Nothing formal, nothing recorded, the kind of meeting where people speak freely because they assume everyone in the room shares the same foundations.
I had learned to navigate these moments carefully, to say enough without revealing too much.
That night, someone laughed and said, “At least we know who we are not.
” The sentence hung in the air, familiar, safe.
It was an invitation, an opening for agreement.
In the past, I would have nodded.
I didn’t.
The pause was brief, almost invisible, but it landed heavily.
Eyes turned, not aggressively, curiously.
Curiosity is more dangerous than anger because it looks for patterns.
What do you mean? I asked calmly.
The room stilled.
The man looked surprised.
You know, he said lightly.
We have our truth.
Others have theirs.
I felt the old instinct rise.
the one that told me to soften my tone, to retreat, to let the moment pass.
But something stronger held me in place.
Truth isn’t divided like that, I said.
No accusation, no sermon, just a sentence spoken plainly.
The reaction was immediate, not outrage, not shouting, withdrawal.
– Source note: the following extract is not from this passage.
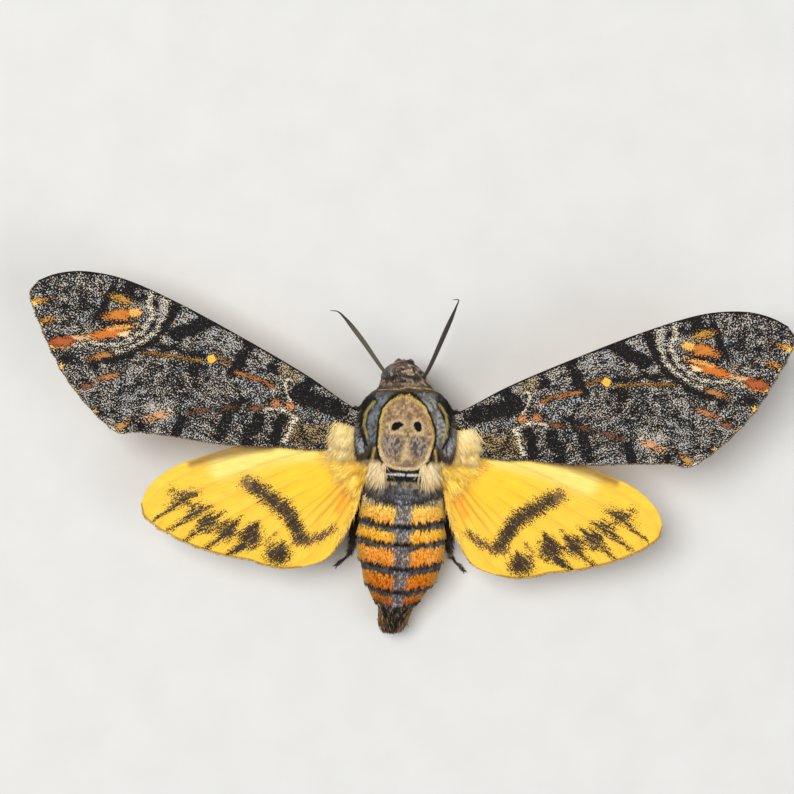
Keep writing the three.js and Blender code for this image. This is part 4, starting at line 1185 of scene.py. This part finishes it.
# The hind wings are the same kind of sheet, softer and golden, with a narrow dark band, and toothed
# dark spots whose tails run along the veins to the scalloped margin.
HINDWING = {
    "hinge": (6.5, -3.5, 11), "rise": 3, "pitch": -5, "camber": 0.6, "scallop": 0.3,
    "front": [(-2.2, 1.4), (4, 2.2), (10, 1.9), (16.5, 0.6), (21, -0.8), (24.3, -2), (27.5, -3.3),
              (30.2, -5.1), (32, -7.2), (32.8, -9.4)],
    "outer": [(32.8, -9.4), (32.3, -11.1), (30.8, -12.5), (28.5, -13.8), (25.5, -15.1), (22.3, -16.1),
              (19.5, -16.7), (16.1, -17.2), (13.8, -17.9), (11.2, -18.3), (8.2, -18)],
    "rear": [(-2.2, -2.6), (-0.8, -3.8), (-0.2, -6), (0.5, -9.2), (1.9, -12), (3.2, -14.8), (4.8, -16.7),
             (8.2, -18)],
    "veins": [(0.06, 0), (0.17, 0), (0.29, 0.42), (0.41, 0.42), (0.53, 0.42), (0.65, 0), (0.77, 0.2),
              (0.9, 0)],
}
BROWN = (52, 37, 27)
HINDWING_MARKS = [
    (line((15.9, -6), (14.6, -6.8), (13.1, -7.9), (11.4, -9), width=(2.3, 2.6), soft=1.5), BROWN),
    (line((17.1, -5.4), (15.4, -6.5), width=1.9, soft=1.6), (104, 80, 50)),
    (line((11.4, -9), (10.3, -10.3), (9.3, -11.8), (8.6, -13.4), width=(2.5, 2.2), soft=1.1), BROWN),
    (line((8.9, -13.9), (7.4, -14), (5.3, -13), (3.6, -11.8), width=(1.8, 0.8), soft=1.2), (84, 60, 44)),
    (line((28.2, -7.2), (26.5, -8.2), (24.4, -10), (22.4, -11.6), (19.8, -12.8), (16.5, -13.7),
          width=(0.6, 1), soft=1.6), BROWN),
    (oval(26.3, -8.2, 1.9, 0.9, -26, soft=1.5), BROWN),
    (line((24.2, -7.1), (26.2, -8.2), width=(0.1, 1.2), soft=0.8), BROWN),
    (line((26.6, -8.6), (30.9, -11.9), width=(0.8, 0.25), soft=0.6), BROWN),
    (oval(24.3, -10.1, 1.4, 1.1, -30, soft=1.5), BROWN),
    (line((21.9, -9), (24, -10.1), width=(0.1, 1.3), soft=0.8), BROWN),
    (line((24.6, -10.5), (28.5, -13.2), width=(1, 0.4), soft=0.9), BROWN),
    (oval(22.6, -11.7, 1.6, 1.4, -30, soft=1.5), BROWN),
    (line((20, -9.9), (22.4, -11.5), width=(0.1, 1.5), soft=0.8), BROWN),
    (line((23, -12.1), (25.8, -14.6), width=(1.3, 0.5), soft=0.9), BROWN),
    (oval(19.7, -12.9, 1.7, 1.5, -35, soft=1.4), BROWN),
    (line((17.5, -10.5), (19.4, -12.6), width=(0.1, 1.7), soft=0.7), BROWN),
    (line((20, -13.4), (22.8, -15.8), width=(1.4, 0.6), soft=0.9), BROWN),
    (oval(16.2, -13.7, 2.0, 1.7, -30, soft=1.5), BROWN),
    (line((14.8, -10.9), (16, -13), width=(0.1, 2.4)), BROWN),
    (line((16.9, -14.8), (19.4, -16.5), width=(1.6, 0.7), soft=0.8), BROWN),
    (oval(17, -14.6, 0.8, 0.5, -30), (150, 142, 120)),
    (oval(11.9, -16.2, 1.9, 1.75, soft=1.6), BROWN),
    (line((11, -14.2), (11.6, -15.6), width=(0.3, 2)), BROWN),
    (oval(11.9, -16.6, 1, 0.55), (160, 154, 140)),
    (line((12.3, -13), (14.3, -14.8), width=0.3, soft=0.9), (120, 92, 50)),
]


def hindwing_upper(at):
    shadow = stroke(at, [(14, 0.6), (18, -0.3), (22, -1.6), (25.5, -3)], (2.4, 1))
    folds = [stroke(at, ends, (0.5, 0.1)) for ends in (
        [(1.2, -3.2), (8.2, -10.8)], [(0.8, -3.6), (6.4, -11)],
        [(0.6, -4.4), (4.9, -11.2)], [(0.4, -5.5), (3.4, -11)],
    )]
    ground = paint(
        (250, 198, 60),
        ((252, 198, 44), inked(spot(at, (8, -5), (5, 3.5)), 3)),
        ((250, 224, 122), 0.9 * inked(stroke(at, [(6, 0.6), (14, -0.6), (21, -3.2)], 3.6), 2.4)),
        ((255, 222, 130), inked(spot(at, (1, -0.5), (3.4, 2.4)), 2)),
        ((236, 160, 36), 0.7 * inked(stroke(at, [(1.5, -5), (3, -9)], 1.2), 1)),
        ((128, 98, 52), 0.85 * inked(shadow, 1.2)),
        *[((214, 130, 30), 0.75 * inked(fold, 0.35)) for fold in folds],
        ((120, 90, 52), 0.8 * inked(stroke(at, HINDWING["outer"], 0.35), 0.35)),
    )
    edge, tint = marks_at(at, HINDWING_MARKS)
    return {"ground": ground, "edge": edge, "tint": tint, "fibre": fanned(at, 22, 0)}


def hindwing_under(at):
    """The underside is the same, paler, and its streaks aren't those of the upper side."""
    upper = hindwing_upper(at)
    return {
        "ground": paint(upper["ground"], ((230, 190, 104), 0.6)),
        "edge": upper["edge"] + 0.12,
        "tint": paint(upper["tint"], ((140, 106, 64), 0.6)),
        "fibre": fanned(at, 22, 30),
    }


hindwing_finishes = [golden_finish("hindwing_golden_scales"), under_scales]
for word, sweep in (("left", 0.4), ("right", -0.4)):
    upper_grids["hindwing", word] = build_wing(
        "hindwing", word, HINDWING, sweep, 150, 104, hindwing_upper, hindwing_under, hindwing_finishes)


# Each wing has a fringe of short scales along its outer and rear margins, and long silky hair at its
# root, where the wing joins the thorax.
fringe_scales = fur_finish("wing_fringe", 0.5, 0.05, 0.3)
root_silk = fur_finish("wing_root_silk", 0.42, 0.15, 0.12)


def fringe(name, margin, inner, seed, tones, power):
    """Short locks along a wing's margin, away from the inner row, in two mixed tones."""
    rng = np.random.default_rng(seed)
    points, outwards = margin - (0, 0, 0.06), margin - inner
    run = run_along(points)
    count = int(run[-1] / 0.05)
    at = np.sort(rng.random(count)) * run[-1]
    root, lie = (np.stack([np.interp(at, run, column) for column in v.T], 1) for v in (points, outwards))
    lie = unit(lie) + rng.normal(0, 0.12, lie.shape)
    normal = np.repeat([(0, 0, 1.0)], count, axis=0)
    run_share = at / run[-1]
    ends = np.minimum(ramp(run_share, 0, 0.1), ramp(1 - run_share, 0, 0.1))
    long = 0.42 * rng.uniform(0.6, 1.2, count) * (0.3 + 0.7 * ends)
    locks, blades, share, side_of = comb(root - unit(lie) * 0.15, normal, lie, long, 0.16, 0.05, 0.5, 2)
    each = len(locks) // count
    tint = np.repeat(paint(tones[0], (tones[1], rng.random(count) ** power)), each, axis=0)
    unwrap = np.stack([np.repeat(run_share, each) * 0.98 + 0.01 + side_of * 0.0015, share * 0.05 + 0.4], 1)
    piece = build(name, locks, [blades], unwrap, [fringe_scales], {"tint": tint, "share": share})
    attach(piece, "root")


def root_hair_colour(root, normal):
    return paint((255, 236, 176), ((255, 220, 130), flecks(root, 0.5, 91, 0.4, 0.7)))


def gold_hair_colour(root, normal):
    return paint((255, 221, 101), ((255, 202, 59), flecks(root, 0.5, 92, 0.4, 0.7)))


def from_thorax(root):
    """Hair on the hind wing lies away from the thorax."""
    side = np.sign(root[:, 0])
    return np.stack([root[:, 0] - 4 * side, root[:, 1] + 2, 0 * side], 1)


for side, word in ((-1, "left"), (1, "right")):
    for kind, tones, power in (
        ("forewing", [(58, 46, 38), (176, 150, 108)], 3),
        ("hindwing", [(216, 176, 96), (120, 86, 44)], 2),
    ):
        upper = upper_grids[kind, word][0]
        fringe(f"{kind}_outer_fringe_{word}", upper[-1], upper[-6], 160 + side, tones, power)
        fringe(f"{kind}_rear_fringe_{word}", upper[:, -1], upper[:, -6], 160 + side, tones, power)
    upper, out, across, along = upper_grids["forewing", word]
    zone = inked(along - 0.09, 0.04) * ramp(across, 0.32, 0.5)
    coat(f"forewing_root_hair_{word}", upper, out, zone, 4600, 170 + side, leaning(0.5, -1, -0.12), 2.6, 0.09,
         0.12, root_hair_colour, root_silk, rings=3, closed=False, ridge=0.2)
    upper, out, across, along = upper_grids["hindwing", word]
    zone = inked(along - 0.17, 0.12) + 0.4 * inked(along - 0.5, 0.2) * ramp(across, 0.93, 0.98)
    coat(f"hindwing_root_hair_{word}", upper, out, zone, 4800, 180 + side, from_thorax, 2.4, 0.08, 0.05,
         gold_hair_colour, root_silk, rings=3, closed=False, stray=0.12, ridge=0.2)


# The floor is a plain pale sheet, and the light is one broad soft lamp from the upper left with a fill.
floor_mesh = bpy.data.meshes.new("floor")
floor_mesh.from_pydata([(-6, -6, 0), (6, -6, 0), (6, 6, 0), (-6, 6, 0)], [], [(0, 1, 2, 3)])
floor = bpy.data.objects.new("floor", floor_mesh)
bpy.context.scene.collection.objects.link(floor)
finish, shade, coat_with = new_finish("floor_paper")
grain = shade.node("TexCoord", out=3).speckle(4 * MM, 3)
coat_with({
    "Base Color": grain.between(hue(214, 213, 210), hue(224, 223, 220)),
    "Roughness": 0.8,
    "Specular IOR Level": 0.1,
})
floor_mesh.materials.append(finish)
floor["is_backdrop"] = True

world = bpy.data.worlds.new("studio")
bpy.context.scene.world = world
world.use_nodes = True
world.node_tree.nodes["Background"].inputs[0].default_value = (0.95, 0.97, 1, 1)
world.node_tree.nodes["Background"].inputs[1].default_value = 0.3
for name, place, size, power in (("key", (-0.36, 0.2, 1.1), 0.6, 11.3), ("fill", (0.8, -0.4, 0.9), 0.9, 4.8)):
    lamp = bpy.data.lights.new(name, "AREA")
    lamp.size = size
    lamp.energy = power
    light = bpy.data.objects.new(name, lamp)
    bpy.context.scene.collection.objects.link(light)
    light.location = place
    aim = np.array([0, 0.02, 0.01]) - place
    light.rotation_euler = (math.acos(aim[2] / np.linalg.norm(aim)) - math.pi, 0, math.atan2(aim[0], -aim[1]))


# The photograph looks straight down on the moth, turned a little, from about a third of a metre.
lens = bpy.data.cameras.new("camera")
lens.lens = 100
lens.sensor_width = 36
lens.clip_start = 0.01
camera = bpy.data.objects.new("camera", lens)
bpy.context.scene.collection.objects.link(camera)
camera.location = (-1.46 * MM, 26.4 * MM, 343.8 * MM)
camera.rotation_euler = (0, 0, math.radians(2.2))
bpy.context.scene.camera = camera
bpy.context.scene.view_settings.view_transform = "Standard"

low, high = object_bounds()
People leaned back, expressions tightened.
Someone cleared their throat.
The conversation shifted abruptly like a river diverted around a rock.
I understood then what I had crossed.
I had moved from internal belief to external alignment.
That night I was called in privately.
The tone was calm, measured, authoritative, concern wrapped in certainty.
You’re being influenced, one of them said, and influence spreads.
I listened without interrupting.
You need to decide where you stand, another added, because ambiguity creates instability.
There it was, the choice I had been avoiding.
I felt fear rise, real fear, not of punishment, but of loss.
Loss of family, of identity, of everything familiar.
I had known this moment would come.
Knowing did not make it easier.
I know where I stand, I said quietly.
The silence that followed was not empty.
It was final.
No threats were made.
None were needed.
Power does not need to announce consequences.
It simply rearranges the world around you until compliance feels like the only option.
As I left that room, I understood something with painful clarity.
I was no longer hiding my faith, and the system I lived inside would not tolerate that for long.
Yet, as fear pressed in, another presence pressed deeper.
The same steady peace, the same unshakable sense that obedience mattered more than outcome.
For the first time, I understood what Jesus meant when he spoke of losing your life to find it.
Because the life I was losing had never truly been mine.
And the one I was stepping into, though terrifying, was real.
Exile does not always begin with a door slamming shut.
Sometimes it begins with doors that simply stop opening.
The days after that conversation were strangely quiet.
No confrontations, no public accusations, no dramatic break.
Instead, I felt myself slowly removed from the rhythm of the family.